Contract deals are on the horizon for all of the auto industry “big three,” but before anyone signs on the dotted line, Fain has made a public promise to bring non-union plants under union contracts.
“And when these members, these workers decide to organize and join the UAW, they’re going to recognize the full benefit of union membership,” Fain told members of Congress on Tuesday.
At a time when low wages and high inflation are causing worker tensions across all industries to climb, Michigan State University Professor of Supply Chain Management, Dr.
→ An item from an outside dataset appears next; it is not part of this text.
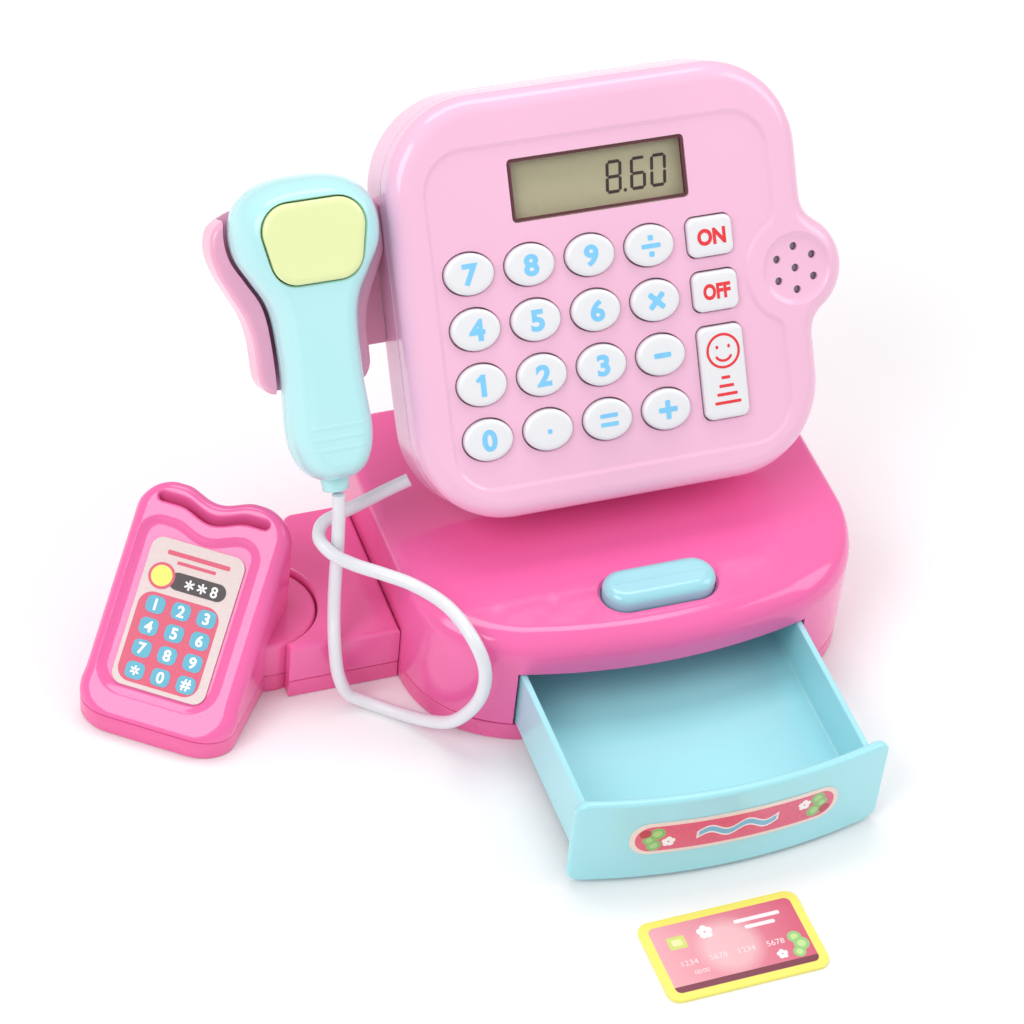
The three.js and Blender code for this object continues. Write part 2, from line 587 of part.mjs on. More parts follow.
const scannerSolid = scannerBody();
const triggerHole = prism(inset(TRIGGER_OUTLINE, -0.35), 0, 20);
const lensHole = prism(rectangle(24, 14, 3, 0, 33, 2), -30, -12);
piece(scanner, 'scanner_front', scannerSolid.intersect(box(-50, 50, -80, 80, SCANNER.middle + GAP / 2, 30))
  .subtract(triggerHole), plastic(MINT));
piece(scanner, 'scanner_back', scannerSolid.intersect(box(-50, 50, -80, 80, -60, SCANNER.middle - GAP / 2))
  .subtract(lensHole), plastic(MINT));
piece(scanner, 'scanner_trigger', stack([
  { points: inset(TRIGGER_OUTLINE, -0.8), z: 1.5 }, { points: inset(TRIGGER_OUTLINE, -0.8), z: 4.2 },
  { points: TRIGGER_OUTLINE, z: 4.2 }, { points: TRIGGER_OUTLINE, z: 7 },
  { points: inset(TRIGGER_OUTLINE, 1.2), z: 8.2 },
]), plastic(LIME));
piece(scanner, 'scanner_lens', prism(rectangle(23.4, 13.4, 2.7, 0, 33, 2), SCANNER.back + 0.4, SCANNER.back + 2.2),
  new THREE.MeshStandardMaterial({ color: 0x8a1530, roughness: 0.1, metalness: 0 }));
piece(scanner, 'scanner_board', box(-7.5, 7.5, -34, 34, -9, -7.4), plastic(GREEN_BOARD, 0.5));

function cradle() {
  const pocket = prism(inset(SCANNER_OUTLINE, -CRADLE.clearance), CRADLE.floor, 10);
  const trough = softSlab(CRADLE_OUTLINE, CRADLE.back, CRADLE.front, { top: 1.8, bottom: 1.5, steps: 2 })
    .subtract(pocket);
  const headSide = -HEAD.half - GAP - SCANNER.x;
  const plate = box(17, headSide, -8, 37, CRADLE.back, -22.2);
  const past = box(headSide, headSide + 20, -60, 60, -60, 20);
  return trough.add(plate).subtract(pocket).subtract(past);
}
piece(scanner, 'cradle', cradle(), plastic(PALE_PINK, 0.3));

// ---------------------------------------------------------------- cord

// From the scanner's tail the cord hangs past the arm, lies on the ground, climbs over the
// corner of the base, turns once round its own hanging part and goes into the head.
const CORD_ROUTE = [
  [-94.8, -5.2, 73.4], [-95, -7.2, 68], [-95, -7.6, 62], [-95.2, -8.6, 53], [-95.8, -10, 43], [-97, -14, 32],
  [-98.6, -21.5, 23], [-98, -25.6, 13], [-94.5, -27, 5], [-88.5, -30, 2.3], [-81, -36.4, 2.4],
  [-74, -44.6, 5.5], [-68.6, -51.6, 11], [-64.2, -55.4, 19], [-61.6, -57.6, 29], [-61.4, -56.6, 39],
  [-64, -51.5, 47], [-68.4, -39.5, 50.5], [-76, -27.6, 50.6], [-84, -20.8, 51], [-91.6, -15.8, 52],
  [-97.6, -12.2, 54.5], [-100.6, -6.6, 56.6], [-98, -0.6, 57], [-91.4, 3.2, 56.2], [-84, 5.6, 56.6],
  [-77, 6.8, 58.4], [-71.5, 7, 60.5], [-67.2, 6.9, 62.3],
];
const cordPath = new THREE.CatmullRomCurve3(CORD_ROUTE.map((p) => new THREE.Vector3(...p)), false, 'centripetal');
piece(register, 'scanner_cord', solid(new THREE.ExtrudeGeometry(
  new THREE.Shape(ellipse(CORD_RADIUS, CORD_RADIUS, 0, 0, 8)),
  { steps: 66, extrudePath: cordPath, bevelEnabled: false })), plastic(0xececf0, 0.4));

// ---------------------------------------------------------------- arm

function armOutline() {
  const [px, py] = PIVOT;
  const points = [vec(-BASE.side - GAP, ARM.front), vec(-BASE.side - GAP, ARM.back),
    ...rounded([[-BASE.side - GAP, ARM.back, 0], [ARM.backEnd, ARM.back, 4], [px + 12.3, py + 13.6, 0]], 3).slice(1, -1)];
  const from = THREE.MathUtils.degToRad(ARM.horn); // behind it the arm slopes away, so the reader can turn
  const to = -Math.acos((ARM.tip - px) / ARM.cut);
  for (let i = 0; i <= 14; i++) {
    const t = from + ((to - from) * i) / 14;
    points.push(vec(px + ARM.cut * Math.cos(t), py + ARM.cut * Math.sin(t)));
  }
  points.push(vec(ARM.tip, ARM.front));
  return points;
}

const ARM_OUTLINE = armOutline();
const wholeArm = softSlab(ARM_OUTLINE, 0, ARM.height, { top: 1.5, steps: 2 })
  .subtract(softSlab(inset(ARM_OUTLINE, ARM.wall), 2.2, ARM.height - ARM.wall));
const above = (z) => box(-300, 300, -300, 300, z, 200);
const below = (z) => box(-300, 300, -300, 300, -50, z);
const tongue = box(PIVOT[0], PIVOT[0] + ARM.cut + 1, PIVOT[1] - 8, PIVOT[1] + 8, READER.tongueLow, READER.tongueHigh)
  .add(rod(...PIVOT, 11, READER.tongueLow, READER.tongueHigh, 24))
  .subtract(rod(...PIVOT, READER.post + 0.4, 0, 30, 16));
piece(register, 'arm_cover', wholeArm.intersect(above(BASE.seam + GAP)).add(tongue), plastic(HOT_PINK, 0.25));
piece(register, 'arm_plate', wholeArm.intersect(below(BASE.seam)), plastic(HOT_PINK, 0.35));

// ---------------------------------------------------------------- card reader

// Its own frame has x across, y back and z up, with the front of the seam at y = 0.
const yaw = THREE.MathUtils.degToRad(READER.yaw);
const toReader = (x, y) => vec(x - READER.anchor[0], y - READER.anchor[1]).rotateAround(vec(0, 0), -yaw);
const pivot = toReader(...PIVOT);
const tilt = THREE.MathUtils.degToRad(READER.tilt);
const onFace = (b, off = 0) => [
  b * Math.sin(tilt) - off * Math.cos(tilt), READER.seam + b * Math.cos(tilt) + off * Math.sin(tilt)];

// A wedge with soft sides: its side view runs along x.
function wedge(half, edge, shrink) {
  const profile = inset(rounded([
    [0.5, -12, 0], [READER.depth, -12, 0], [READER.depth, 48.5, 8.5], [...onFace(81), 5], [...onFace(-4), 5],
  ], 4), shrink);
  const shape = new THREE.ExtrudeGeometry(new THREE.Shape(profile), {
    depth: 2 * (half - edge), bevelEnabled: edge > 0, bevelThickness: edge, bevelSize: edge, bevelOffset: -edge,
    bevelSegments: 3,
  }).translate(0, 0, edge - half);
  shape.applyMatrix4(new THREE.Matrix4().makeBasis(
    new THREE.Vector3(0, 1, 0), new THREE.Vector3(0, 0, 1), new THREE.Vector3(1, 0, 0)));
  return solid(shape);
}

// Turns a solid drawn on the reader's face into the reader's frame.
const fromFace = (points, z0, z1) => {
  const geometry = new THREE.ExtrudeGeometry(new THREE.Shape(points), { depth: z1 - z0, bevelEnabled: false });
  geometry.translate(0, 0, z0).rotateX(Math.PI / 2 - tilt).translate(0, 0, READER.seam);
  return solid(geometry);
};

// The finger dip in the top edge, and the card slot that follows it.
const dip = (a) => (Math.abs(a) < 12 ? 1.6 * (1 + Math.cos((Math.PI * a) / 12)) : 0);
function slotOutline() {
  const lower = [];
  const upper = [];
  for (let i = 0; i <= 12; i++) {
    const a = -18.5 + (37 * i) / 12;
    lower.push(vec(a, 71.3 - dip(a)));
    upper.push(vec(a, 74.9 - dip(a)));
  }
  return [...lower, ...upper.reverse()];
}
function fingerDip() {
  const points = [];
  for (let i = 0; i <= 12; i++) points.push(vec(12 - 2 * i, 81.6 - dip(12 - 2 * i)));
  return [vec(-12, 95), vec(12, 95), ...points];
}

const lobeOuter = rod(pivot.x, pivot.y, READER.lobe, 0, READER.lobeTop, 32);
const lobeInner = rod(pivot.x, pivot.y, READER.lobe - READER.wall, 2.2, READER.lobeTop - READER.wall, 32);
const outerReader = wedge(READER.half, 4.5, 0).intersect(above(0)).add(lobeOuter);
const innerReader = wedge(READER.half - READER.wall, 2.2, READER.wall).intersect(above(2.2)).add(lobeInner);
const recess = fromFace(rectangle(39, 54, 6, 0, READER_LABEL.b), -1.6, 6);
const cardSlot = fromFace(slotOutline(), -14, 6);
const finger = fromFace(fingerDip(), -30, 12);

// The tongue sweeps through this window when the reader turns.
function tongueWindow() {
  const points = [vec(0, 0)];
  for (let i = 0; i <= 12; i++) {
    const t = THREE.MathUtils.degToRad(-40 + 96 * (i / 12)) - yaw;
    points.push(vec(24 * Math.cos(t), 24 * Math.sin(t)));
  }
  return prism(points.map((p) => p.add(vec(pivot.x, pivot.y))), READER.tongueLow - 0.4, READER.tongueHigh + 0.4)
    .add(rod(pivot.x, pivot.y, 11.5, READER.tongueLow - 0.4, READER.tongueHigh + 0.4, 24));
}

// The face is backed by a thicker pad, so that the recess keeps its wall.
const facePad = wedge(READER.half - 3, 1, 2).intersect(fromFace(rectangle(44, 60, 6, 0, READER_LABEL.b), -4, 0));
const readerShell = outerReader.subtract(innerReader).add(facePad).subtract(recess).subtract(cardSlot)
  .subtract(finger).subtract(tongueWindow());
piece(reader, 'reader_cover', readerShell.intersect(above(READER.seam + GAP)), plastic(HOT_PINK, 0.25));
piece(reader, 'reader_plate', outerReader.subtract(innerReader).intersect(below(READER.seam))
  .add(rod(pivot.x, pivot.y, READER.post, 1, 17.8, 16)), plastic(HOT_PINK, 0.35));
piece(readerFace, 'reader_label', prism(rectangle(READER_LABEL.width, READER_LABEL.height, 4, 0, READER_LABEL.b),
  -1.3, -0.9), plastic(0xefd9d3, 0.5));

// ---------------------------------------------------------------- payment card

const card = piece(register, 'payment_card',
  prism(rectangle(CARD.width, CARD.depth, 4, 0, 0, 4), 0, CARD.thick), plastic(0xf7d4e2, 0.35));
card.position.set(CARD.x, CARD.y, 0);
card.rotation.z = THREE.MathUtils.degToRad(CARD.turn);

export default register;
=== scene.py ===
# %% [markdown]
# # Toy cash register
# A calculator head leans over a pink base. A drawer slides out of the base's bowed front,
# a scanner hangs beside the head on a cord, and a card reader turns at the end of a short arm.
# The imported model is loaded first: it fixes every size and place, and nothing here moves it.

# %% Load the frame
import math
import bmesh
import bpy
from mathutils import Matrix, Vector


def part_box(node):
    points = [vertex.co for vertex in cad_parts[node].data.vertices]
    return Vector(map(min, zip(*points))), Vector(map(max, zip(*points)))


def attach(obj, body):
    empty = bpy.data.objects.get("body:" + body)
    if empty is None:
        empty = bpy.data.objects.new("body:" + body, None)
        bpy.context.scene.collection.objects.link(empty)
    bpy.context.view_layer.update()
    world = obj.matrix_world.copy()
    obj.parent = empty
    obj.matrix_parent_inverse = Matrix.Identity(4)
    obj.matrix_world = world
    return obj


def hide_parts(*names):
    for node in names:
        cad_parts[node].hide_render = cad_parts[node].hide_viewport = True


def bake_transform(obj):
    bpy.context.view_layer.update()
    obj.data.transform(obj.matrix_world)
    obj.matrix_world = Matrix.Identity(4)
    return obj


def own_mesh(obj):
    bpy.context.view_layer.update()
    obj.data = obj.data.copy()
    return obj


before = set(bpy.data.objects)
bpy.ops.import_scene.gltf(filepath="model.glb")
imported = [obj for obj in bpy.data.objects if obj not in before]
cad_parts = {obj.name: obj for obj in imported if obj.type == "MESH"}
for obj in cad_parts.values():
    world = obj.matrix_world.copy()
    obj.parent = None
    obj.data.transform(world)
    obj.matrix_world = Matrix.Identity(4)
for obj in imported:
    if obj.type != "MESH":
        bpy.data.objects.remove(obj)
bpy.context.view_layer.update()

MM = 0.001

# %% [markdown]
# ## Camera
# A long lens looks down at the toy from its front left. The camera is set by the point that
# it looks at, its distance, two angles and a small roll, so each can be changed on its own.

# %% Make the camera
def new_object(name, data):
    """An object in the scene that holds this mesh, curve, lamp or camera."""
    made = bpy.data.objects.new(name, data)
    bpy.context.scene.collection.objects.link(made)
    return made


AIM = Vector((-41.3, -17.9, 65.1)) * MM
AZIMUTH, ELEVATION, ROLL = (math.radians(a) for a in (-23.53, 43.74, 6.47))
DISTANCE = 1100 * MM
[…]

Steven Melnyk said, Fain could be successful in that effort, as would other groups looking to unionize.
“I think we’re going to see other industries look seriously as unionization,” Melnyk said. “Unionizations have gone down. We’re going to see a pickup on it, because I think the conditions are right.”
Non-union automakers like Toyota and Hyundai have already announced wage increases of their own, in hopes of competing with wages promised in contracts between the UAW and Ford, Stellantis and General Motors. It’s a move that Fain pointed out in his testimony.
“They’re going to follow out pattern and raise wages by 25% for their employees through the year 2028,” he said. “We call that the UAW bump, and that stands for ‘you are welcome.’”
Considering the growing drive to unionize, Melnyk is anticipating that companies will take one of two approaches in response.
“We’re either going to see what Starbucks does, which is, if a store becomes unionized, they’ll shut it down and then they’ll open up another place down the road,” he said. “Or we’re going to see others which say, this is a symptom, something’s not right, what can we do to correct it.”
While some consumers have expressed concern over a potential increase in the cost of vehicles following the deals, Melnyk said people should be aware that the increase will be slight. He said if strikes by the UAW, SAG-AFTRA, Blue Cross Blue Shield, and sectors of the food service industry are any indication, the desire for better wages and benefits from workers, is not going away.
Meanwhile, UAW workers in Lansing continue casting their votes on the proposed contract between the UAW and General Motors. Results from Local 602, representing the GM Lansing-Delta Assembly Plant show an overwhelming “no” vote, by 61 percent. Although a closer race, workers nearby at Local 598 in Flint also voted “no” by 51.8 percent.
Union members from the GM Grand River Assembly Plant (Local 652) and the GM Lansing Parts Distribution Center (Local 1753) will continue voting until midnight.